DI: In a funny way, all of those plays in fantasy worlds are pretty personal. (Laughs). It's my personal fantasy world. It's really hard to write anything, including a grocery list, that isn't personal. Even a grocery list tells people what sort of oatmeal you eat in the morning. But, I think that this play certainly has elements of fantasy in it; in fact, it goes in and out of little fantasy worlds that take him to different places of "Polishness." But I think that I have a prejudice toward plays that don't have couches and don't have kitchens. I go to the theatre to get away from the world, so the theatre, for me, is a crystallized expression of somebody's interior and I seem to crystallize into fantasy (which I guess I should be paying a lot of money to psychoanalysis for.) I like plays to be a little suspended above the Earth because there's a lot of freedom there. It may also just be my short attention span. I just have a prejudice against realism. As I've said before: Realism is not only the bane of the theatre, but is the bane of reality. So I flee it at every possible turn.

PBOL: I've read a few interviews you've done...
DI: (Jokingly) They're lies! They're all lies! They all misquoted, they're totally misquoted! I know, I read those interviews.

PBOL: Those same ones?
DI: Yes.

PBOL: You seem to mention Samuel Beckett a lot. Do you consider him an influence?
DI: I adore Beckett. I would hate to put myself in the same room with Beckett, he was pretty wise in the ways of theatre. But, I suppose that it was hard, growing up when I did, not to be influenced by, surrounded by Beckett, because he was still in his great years when I was in college. And so, I'm sort of a product of mid-20th century modernism, those playwrights. It's hard to get away from the influence of things like Waiting for Godot. Really, that whole crop of playwrights in that time - Pinter, Ionesco, Beckett - those are strong [influences]; it's like [a musician] living when Stravinsky, Schoenberg, etc., did N it's hard not to be influenced by what they're thinking. But also you form your work by getting free of those walls. I still adore him.
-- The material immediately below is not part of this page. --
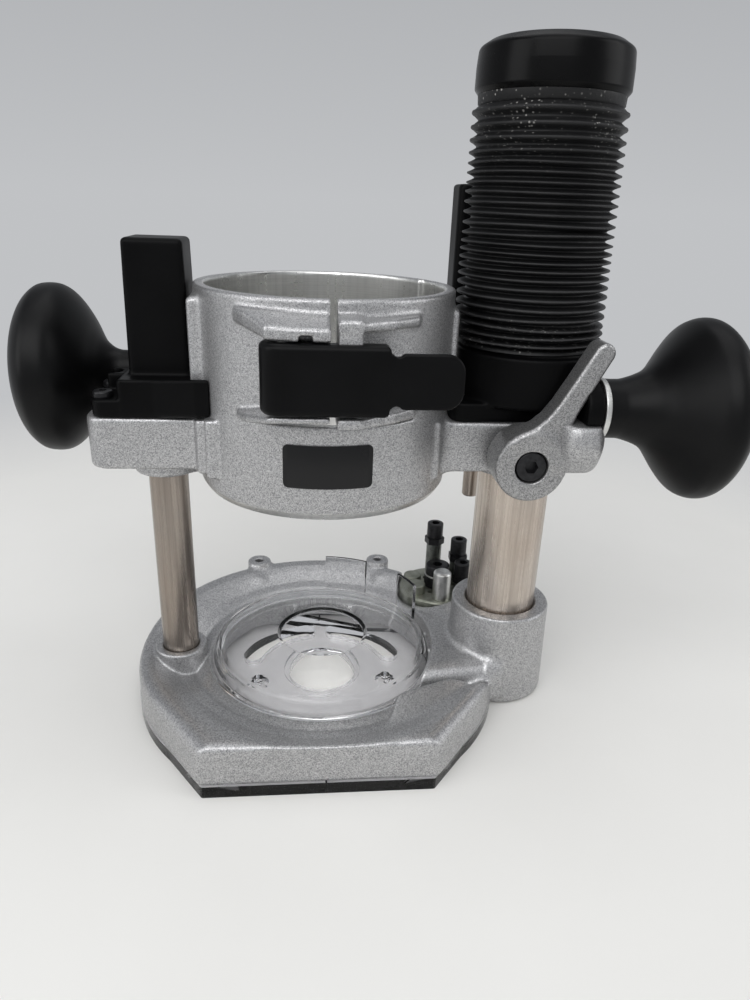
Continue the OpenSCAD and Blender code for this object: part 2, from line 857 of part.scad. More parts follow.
module clamp_pin() color([0.5, 0.5, 0.51]) {
    post(clamp_x, clamp_y, clamp_pin_r, lug_z0, lug_z1);
}

module clamp_lever() color([0.02, 0.02, 0.022]) {
    difference() {
        union() {
            post(clamp_x, clamp_y, clamp_eye_r, lever_z0, lever_z1);
            block([clamp_x, clamp_y - clamp_eye_r, lever_z0], [20, clamp_y - clamp_eye_r + 2.4, lever_z1]);
            for (z = [lever_z0, lever_z1 - 1.6])
                block([clamp_x, clamp_y - clamp_eye_r + 1, z], [15, clamp_y, z + 1.6]);
            block([19, clamp_y - clamp_eye_r + 0.3, lever_z0], [36.7, clamp_y - clamp_eye_r + 2.7, lever_z1 - 2]);
            block([19, clamp_y - clamp_eye_r + 0.3, lever_z0 + 5],
                [41.7, clamp_y - clamp_eye_r + 2.7, lever_z1 - 7]);
            for (z = [lever_z0 + 5, lever_z1 - 7])
                axle(36.7, z, 5, clamp_y - clamp_eye_r + 0.3, clamp_y - clamp_eye_r + 2.7);
        }
        block([clamp_x - 20, clamp_y - clamp_eye_r + 2.4, 150.7], [clamp_x + 9, -40, 158.3]);
        post(clamp_x, clamp_y, clamp_pin_r + 0.05, 130, 180);
        for (z = [lever_z0, lever_z1 - 2])
            axle(21.4, z, 1.5, -70, -50);
    }
}

module clamp_link() color([0.5, 0.5, 0.51]) {
    difference() {
        union() {
            post(clamp_x, clamp_y, 4.6, 151, 158);
            translate([clamp_x + 3, clamp_y, clamp_mid_z])
                rotate([0, 90, 0])
                    cylinder(r = 2.4, h = link_x1 - clamp_x - 3);
        }
        post(clamp_x, clamp_y, clamp_pin_r, 140, 170);
    }
}

module clamp_washer() color([0.5, 0.5, 0.51]) {
    translate([lug_x1, clamp_y, clamp_mid_z])
        rotate([0, 90, 0])
            difference() {
                cylinder(r = 4.4, h = 1.2);
                translate([0, 0, -1])
                    cylinder(r = 2.4, h = 4);
            }
}

module clamp_nut() color([0.4, 0.4, 0.41]) {
    translate([lug_x1 + 1.2, clamp_y, clamp_mid_z])
        rotate([0, 90, 0])
            difference() {
                cylinder(r = 4.6, h = 4, $fn = 6);
                translate([0, 0, -1])
                    cylinder(r = 2.4, h = 6);
            }
}

base_casting();
column_socket();
sole_plate();
sole_screws();
chip_shroud();
small_column();
small_column_pin();
large_column();
large_column_pin();
return_spring();
turret_pivot();
turret_disc();
turret_screw();
stop_screws();
stop_nuts();
stop_sleeve();
stop_pin();
motor_housing();
column_boss();
small_bush();
large_bush();
label_plate();
left_cover();
cover_screws();
bellows_base();
bellows();
bellows_cap();
left_handle();
right_handle();
handle_washers();
handle_studs();
handle_plugs();
depth_tower();
depth_plate();
tower_screws();
depth_rod();
depth_pointer();
rod_knob();
lock_stud();
lock_plug();
lock_lever();
lock_screw();
lock_spring();
clamp_pin();
clamp_lever();
clamp_link();
clamp_washer();
clamp_nut();
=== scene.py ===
import math

import bmesh
import bpy
import numpy as np
from mathutils import Matrix, Vector


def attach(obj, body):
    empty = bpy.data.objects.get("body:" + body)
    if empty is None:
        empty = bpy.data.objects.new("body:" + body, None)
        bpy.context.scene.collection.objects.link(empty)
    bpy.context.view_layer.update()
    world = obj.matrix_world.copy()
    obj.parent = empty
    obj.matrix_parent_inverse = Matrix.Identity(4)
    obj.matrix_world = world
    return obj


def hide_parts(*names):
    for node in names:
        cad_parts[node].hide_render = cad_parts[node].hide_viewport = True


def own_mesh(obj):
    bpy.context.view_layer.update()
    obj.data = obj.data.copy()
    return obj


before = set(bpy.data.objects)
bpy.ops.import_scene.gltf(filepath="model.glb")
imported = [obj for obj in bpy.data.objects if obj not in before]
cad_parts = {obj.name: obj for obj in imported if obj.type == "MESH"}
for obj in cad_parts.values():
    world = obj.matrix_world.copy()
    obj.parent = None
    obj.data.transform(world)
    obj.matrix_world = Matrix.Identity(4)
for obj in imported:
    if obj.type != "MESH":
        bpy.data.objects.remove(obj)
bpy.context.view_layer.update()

MM = 0.001
rng = np.random.default_rng(17)
LARGE = (80.0, 0.0)
SMALL = (-62.4, 0.0)
TURRET = (61.3, 52.0)
STATION_R = 13.6
ROD = (73.078, 45.2)
LOCK = (73.7, 118.8)
CLAMP = (-14.7, -54.3)

FACETS = ((-65.8, -43.5), (60.4, -47.2))
FRONT_CORNERS = (-46.0, 41.0)
DISC_CENTRE = (-1.3, 1.5)
SOLE_SCREWS = (52, 128, 232, 308)
LEFT_GRIP_Y, RIGHT_GRIP_Y = 20.0, -33.0
AXES = {"Z": Matrix(), "X": Matrix.Rotation(math.pi / 2, 4, "Y"), "-X": Matrix.Rotation(-math.pi / 2, 4, "Y"),
        "-Y": Matrix.Rotation(math.pi / 2, 4, "X")}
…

PBOL: Is there any play you've seen or read lately that has moved you?
DI: Polish Joke. (Laughs.) Yes, Big Love [by Charles Mee]. I thought Big Love was a great play. In fact, Big Love to me, is the kind of play that should be given the Pulitzer Prize. Actually, they just did it here [at ACT], but I saw it in Louisville [at the Humana Festival] last year. He's an extraordinary playwright. I liked it so much, I just went back the next day and saw it again. Everything about it, to me, seemed to be theatrical and grand and real and scary and wildly funny at the same time. That's certainly the best play I've seen in decades, outside of my own.

PBOL: Speaking of you, are you working on anything now?
DI: Yes, I'm working on a bunch of things. I have a children's novel ["Monsieur Eek"] coming out in a month which I had great fun writing. I'm working on two musicals: Batman and Dance of the Vampires, which is supposed to come to Broadway next spring. Jim Steinman wrote the music and lyrics and it's been a big hit in Europe for the last four years, but in coming to America, they wanted it adapted to an American sensibility. I had been working with Jim [on Batman] and he asked me for some ideas on it and suddenly I find myself collaborating on it, which has been a real joy. It's based on "The Fearless Vampire Killers" by [Roman] Polanski. So that's what I'm working on and I'm writing something new. I seem to be writing six hours a day these days.

PBOL: Still longhand?
DI: Are you kidding? It's the only way to write. I don't understand playwrights who can write (mimes typing). I find structure in longhand simply because for me that [computer] screen is totally structureless. It extends all the way up and all the way down and so, for me, I'm staring into infinity. When I've got a little notebook in front of me, it's a great way of tricking yourself into writing on those days when you wake up and you're not feeling too inspired: You can say "I'm just going to work on this page that I wrote yesterday" and suddenly you've got two new pages. It's very contained. I just like the speed of my hand and that's just how fast I think. It also makes me feel like what I'm doing is hand made, rather than blessed by Microsoft, run off by the chips - "I wrote five megabytes today."

PBOL: Any parting words of wisdom for young playwrights?
DI: There are very few generalizations that work about playwriting, except George S. Kaufman [said] that "Plays are not written, plays are re-written," and I'm a lover of rewriting. I love going back and making it right, especially in rehearsal. I think rehearsal is the most fun anybody can possibly have outside of sex. I encourage America to go into rehearsal 365 days a year, and it'll be a better place. Also Moss Hart in Act One said something to the order of "You never really learn how to write plays, you learn how to write this particular play." Every play, even realistic plays, are setups and payoffs, even Chekhov, even Ibsen are realistic setups and payoffs about a situation and so you concentrate on getting the elements of that into the right order and perspective and relative weight, and once you've done that, you kind of have a play on your hands. The thing about theatre that, I think, makes it so different is that characters in theatre are defined by how they talk. It's about people breathing their souls onto an open stage through their voices. That's partly what makes it so interior and so personal and why it's so hard to talk to somebody about how they can reform their personal vision of the characters that they want to talk about. Playwriting is just hard. There are so few plays that last beyond this week, much less til next month or til next year. Plays have such an incredibly short shelf life, which says something about how immediate they are, but also about how perishable they are. So, it's a tricky business and yet it is the most fun in the world. I feel sorry for people who don't work in the theatre. (Laughs.)